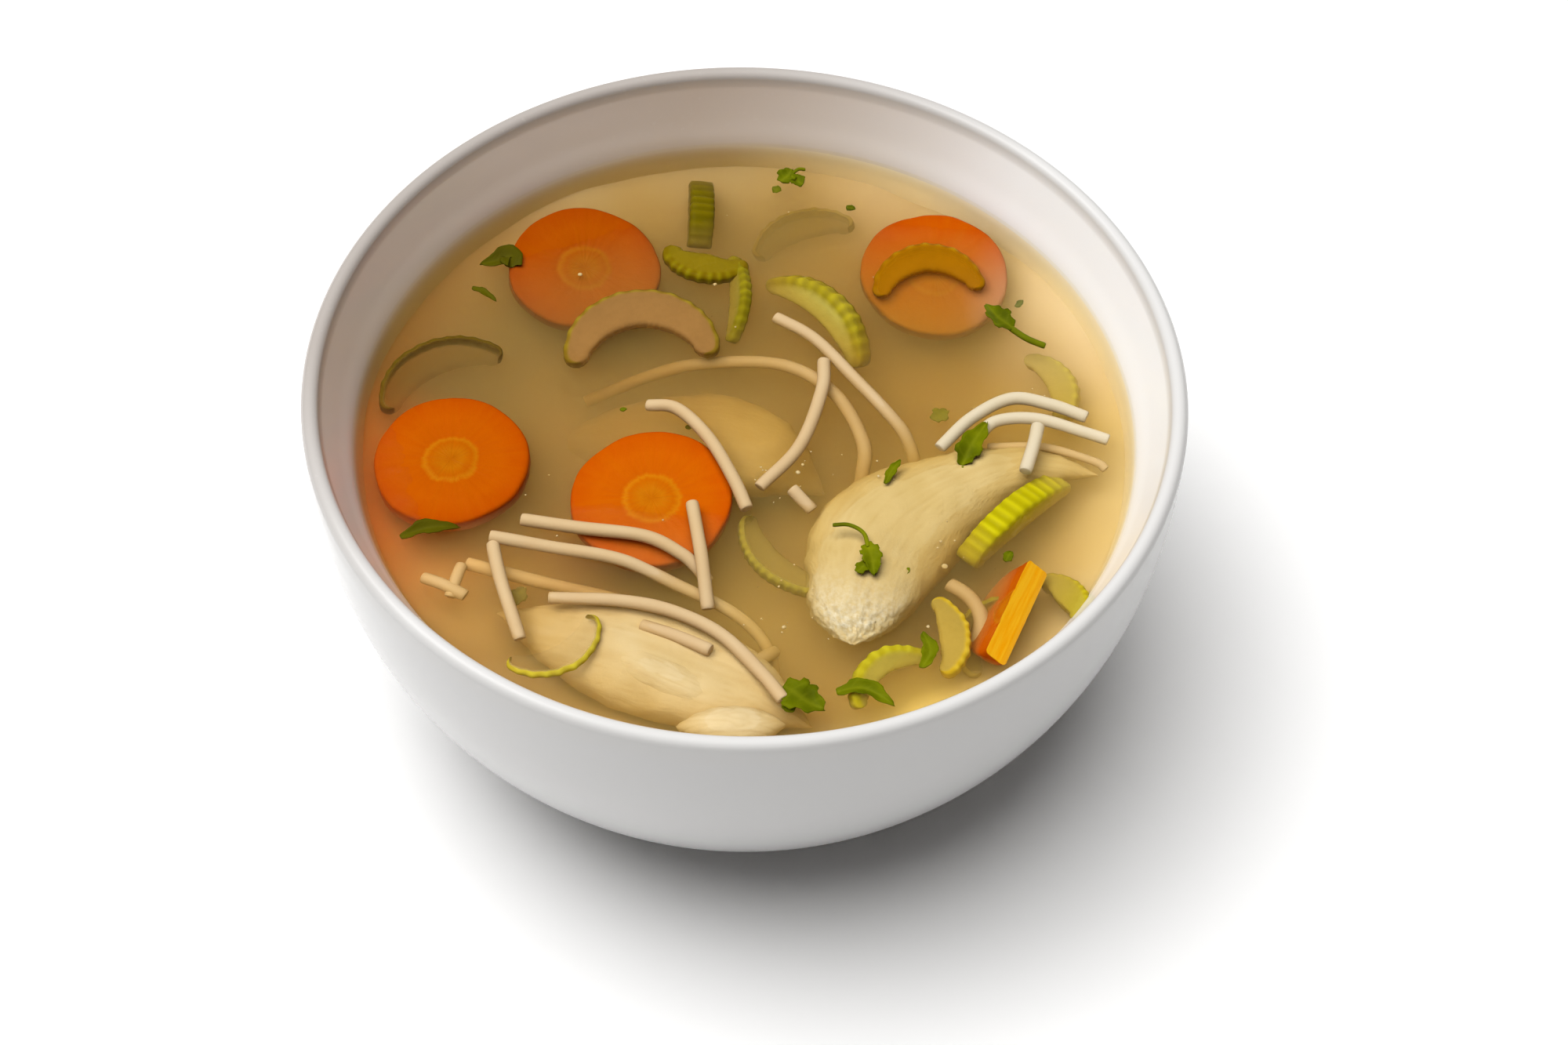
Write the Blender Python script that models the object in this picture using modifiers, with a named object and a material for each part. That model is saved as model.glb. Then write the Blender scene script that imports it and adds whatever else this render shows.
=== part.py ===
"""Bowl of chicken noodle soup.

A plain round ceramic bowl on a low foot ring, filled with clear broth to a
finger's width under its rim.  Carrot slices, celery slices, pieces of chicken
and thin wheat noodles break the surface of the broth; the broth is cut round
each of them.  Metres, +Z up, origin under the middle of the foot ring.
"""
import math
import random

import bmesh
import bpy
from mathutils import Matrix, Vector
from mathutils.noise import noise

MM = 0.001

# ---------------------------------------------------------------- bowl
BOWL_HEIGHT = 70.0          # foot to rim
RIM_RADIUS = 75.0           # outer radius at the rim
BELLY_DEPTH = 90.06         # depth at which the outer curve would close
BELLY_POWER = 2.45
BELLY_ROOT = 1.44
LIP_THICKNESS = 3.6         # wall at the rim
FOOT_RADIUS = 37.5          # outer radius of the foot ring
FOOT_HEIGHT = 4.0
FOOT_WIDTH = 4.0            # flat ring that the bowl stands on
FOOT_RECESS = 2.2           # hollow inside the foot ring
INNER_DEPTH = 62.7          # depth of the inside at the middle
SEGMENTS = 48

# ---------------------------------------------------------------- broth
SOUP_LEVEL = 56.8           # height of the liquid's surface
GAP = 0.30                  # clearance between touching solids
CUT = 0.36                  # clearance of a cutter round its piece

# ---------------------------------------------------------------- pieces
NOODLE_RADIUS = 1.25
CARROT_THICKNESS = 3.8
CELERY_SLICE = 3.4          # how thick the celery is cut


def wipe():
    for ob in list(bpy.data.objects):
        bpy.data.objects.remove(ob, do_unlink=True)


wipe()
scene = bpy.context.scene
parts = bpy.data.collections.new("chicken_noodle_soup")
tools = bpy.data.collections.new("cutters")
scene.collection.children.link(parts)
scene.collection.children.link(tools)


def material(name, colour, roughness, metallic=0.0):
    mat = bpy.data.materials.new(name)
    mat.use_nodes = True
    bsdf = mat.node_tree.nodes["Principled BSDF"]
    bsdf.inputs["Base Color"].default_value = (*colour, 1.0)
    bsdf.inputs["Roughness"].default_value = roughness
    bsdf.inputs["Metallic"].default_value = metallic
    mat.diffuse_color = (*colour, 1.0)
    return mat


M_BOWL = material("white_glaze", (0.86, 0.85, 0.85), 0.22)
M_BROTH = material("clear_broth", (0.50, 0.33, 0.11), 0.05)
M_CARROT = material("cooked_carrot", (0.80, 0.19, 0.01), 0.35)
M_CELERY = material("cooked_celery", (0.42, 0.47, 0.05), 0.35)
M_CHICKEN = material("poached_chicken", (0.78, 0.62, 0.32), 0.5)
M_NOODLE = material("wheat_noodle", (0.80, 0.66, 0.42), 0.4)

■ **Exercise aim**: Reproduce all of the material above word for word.

■ **Problem solution**:
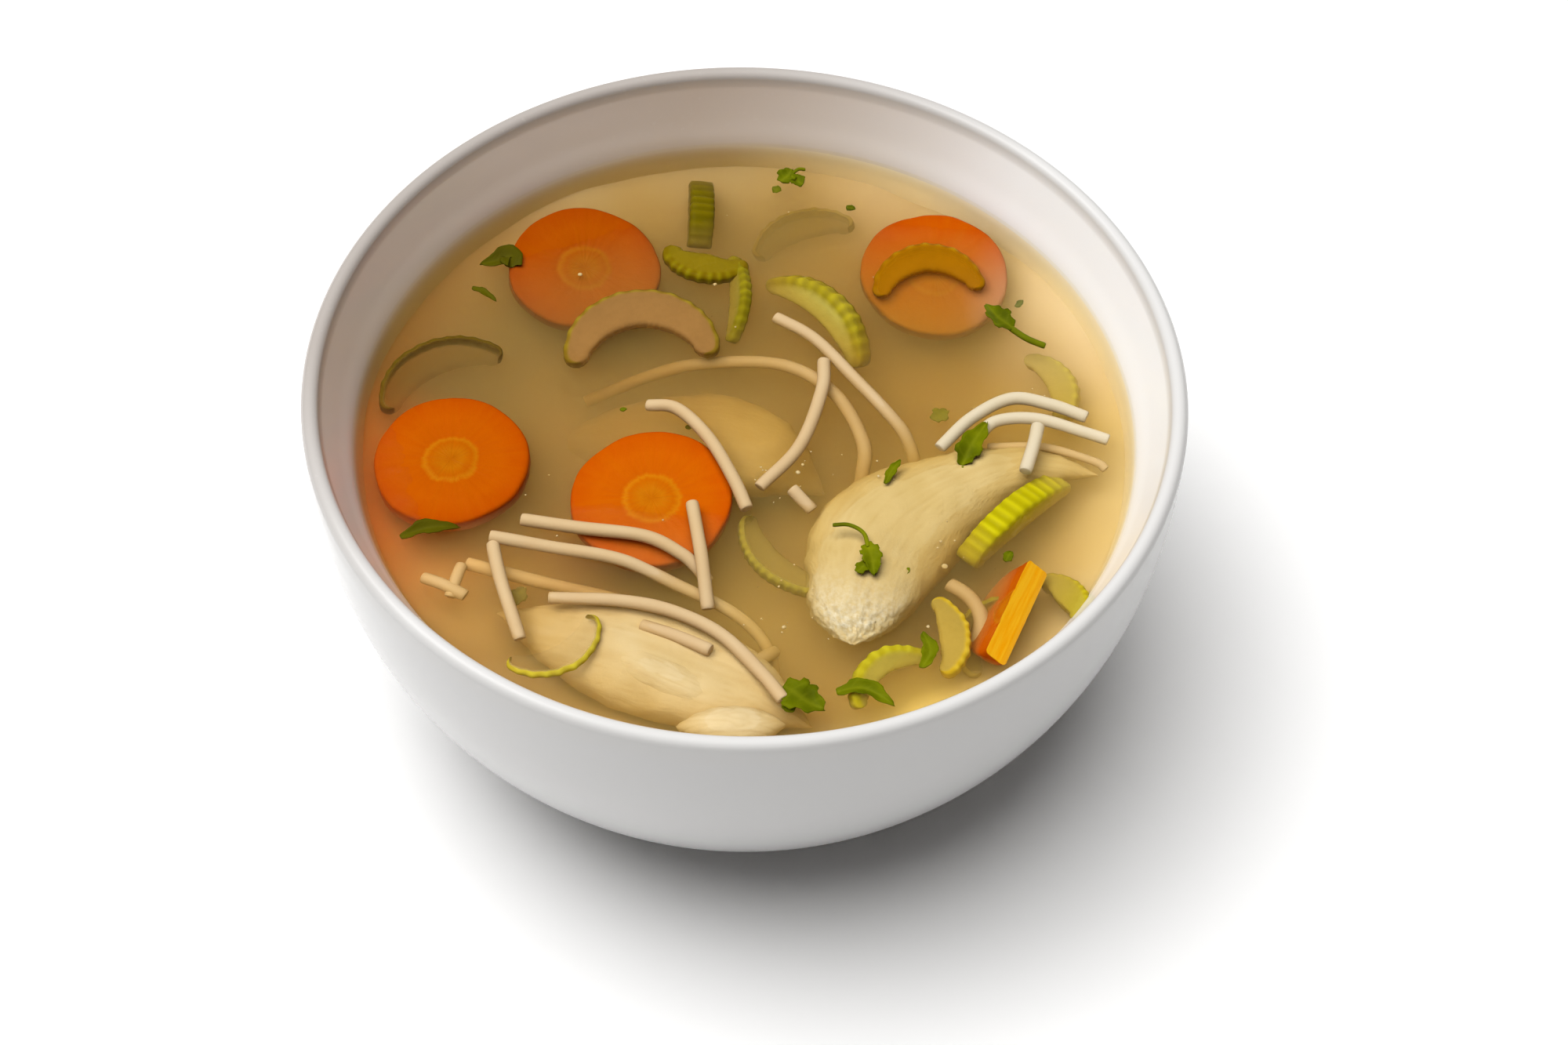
Write the Blender Python script that models the object in this picture using modifiers, with a named object and a material for each part. That model is saved as model.glb. Then write the Blender scene script that imports it and adds whatever else this render shows.
=== part.py ===
"""Bowl of chicken noodle soup.

A plain round ceramic bowl on a low foot ring, filled with clear broth to a
finger's width under its rim.  Carrot slices, celery slices, pieces of chicken
and thin wheat noodles break the surface of the broth; the broth is cut round
each of them.  Metres, +Z up, origin under the middle of the foot ring.
"""
import math
import random

import bmesh
import bpy
from mathutils import Matrix, Vector
from mathutils.noise import noise

MM = 0.001

# ---------------------------------------------------------------- bowl
BOWL_HEIGHT = 70.0          # foot to rim
RIM_RADIUS = 75.0           # outer radius at the rim
BELLY_DEPTH = 90.06         # depth at which the outer curve would close
BELLY_POWER = 2.45
BELLY_ROOT = 1.44
LIP_THICKNESS = 3.6         # wall at the rim
FOOT_RADIUS = 37.5          # outer radius of the foot ring
FOOT_HEIGHT = 4.0
FOOT_WIDTH = 4.0            # flat ring that the bowl stands on
FOOT_RECESS = 2.2           # hollow inside the foot ring
INNER_DEPTH = 62.7          # depth of the inside at the middle
SEGMENTS = 48

# ---------------------------------------------------------------- broth
SOUP_LEVEL = 56.8           # height of the liquid's surface
GAP = 0.30                  # clearance between touching solids
CUT = 0.36                  # clearance of a cutter round its piece

# ---------------------------------------------------------------- pieces
NOODLE_RADIUS = 1.25
CARROT_THICKNESS = 3.8
CELERY_SLICE = 3.4          # how thick the celery is cut


def wipe():
    for ob in list(bpy.data.objects):
        bpy.data.objects.remove(ob, do_unlink=True)


wipe()
scene = bpy.context.scene
parts = bpy.data.collections.new("chicken_noodle_soup")
tools = bpy.data.collections.new("cutters")
scene.collection.children.link(parts)
scene.collection.children.link(tools)


def material(name, colour, roughness, metallic=0.0):
    mat = bpy.data.materials.new(name)
    mat.use_nodes = True
    bsdf = mat.node_tree.nodes["Principled BSDF"]
    bsdf.inputs["Base Color"].default_value = (*colour, 1.0)
    bsdf.inputs["Roughness"].default_value = roughness
    bsdf.inputs["Metallic"].default_value = metallic
    mat.diffuse_color = (*colour, 1.0)
    return mat


M_BOWL = material("white_glaze", (0.86, 0.85, 0.85), 0.22)
M_BROTH = material("clear_broth", (0.50, 0.33, 0.11), 0.05)
M_CARROT = material("cooked_carrot", (0.80, 0.19, 0.01), 0.35)
M_CELERY = material("cooked_celery", (0.42, 0.47, 0.05), 0.35)
M_CHICKEN = material("poached_chicken", (0.78, 0.62, 0.32), 0.5)
M_NOODLE = material("wheat_noodle", (0.80, 0.66, 0.42), 0.4)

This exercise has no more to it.